In the example above, the mean is 10.60% and the median is 8.08%. The mean being higher than the median means the distribution is slightly right-skewed β a few exceptionally strong months are pulling the average up. This is a desirable property: it means the strategy's upside outliers are larger than its downside outliers.
What to look for:
- Mean > median (right skew) β large wins are more extreme than large losses, which is healthy.
- Mean < median (left skew) β a few very bad months are dragging the average down, even if most months are fine. This warrants a closer look at the worst months.
- Narrow distribution β most returns are clustered near the mean, indicating consistency.

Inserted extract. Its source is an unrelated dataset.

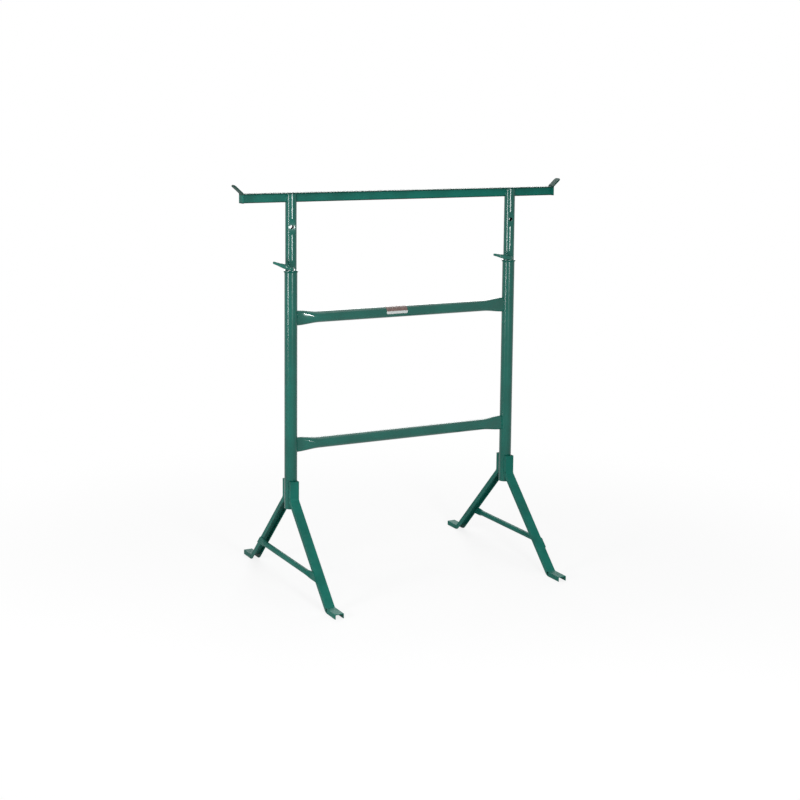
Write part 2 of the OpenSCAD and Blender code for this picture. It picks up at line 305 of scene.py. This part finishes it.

A very wide spread means the strategy's month-to-month outcome is highly variable.
- Proportion of red vs green bars β ideally the bulk of the frequency mass sits in the green region, with the red bars both less frequent and representing smaller magnitudes.
Trade PnL Distribution β

This histogram shows the frequency distribution of individual trade P&L percentages across the entire backtest. Like the monthly returns distribution, bars are coloured green for winning trades and red for losing trades, with a KDE curve overlaid.
- Green bars β winning trades and their magnitude.
- Red bars β losing trades and their magnitude.
- Dashed red line β the mean trade P&L.
- Dotted orange line β the median trade P&L.
- Blue KDE curve β the smoothed distribution shape.
In the example above, the mean trade P&L is 2.71% and the median is 6.64%. Here the median is notably higher than the mean, which signals that a subset of losing trades are unusually large β they pull the arithmetic average well below the typical (median) outcome. Looking at the histogram confirms this: losses cluster in the β10% to β5% range while wins are concentrated around +5% to +10%.
What to look for:
- Median significantly above mean β some trades are large outlier losers. Check whether these correspond to specific market conditions, a missing stop-loss, or trades held through overnight gaps.
- Wide loss tail β if the red bars extend far to the left with high frequency, the maximum loss per trade is not being controlled tightly enough.
- Win magnitude vs loss magnitude β even a strategy with a sub-50% win rate can be highly profitable if the green bars are centred well to the right of the red bars. The ratio of the average win to the average loss (reward-to-risk) is the key number here.
- Thin right tail of wins β if the bulk of wins are small and there are no large outlier winners, the strategy may lack a mechanism to let profitable trades run. Combined with the equity curve, this can explain a flat or slow-growing balance.
TIP
The trade P&L distribution and the monthly returns distribution tell different stories. Monthly returns reflect how profits and losses are spread across time; trade P&L reflects how they are spread across individual trade decisions. A strategy with strong monthly returns but a wide, left-skewed trade P&L distribution may be relying on a small number of outsized winning trades β which works until it doesn't. Aim for both distributions to be right-skewed and reasonably concentrated.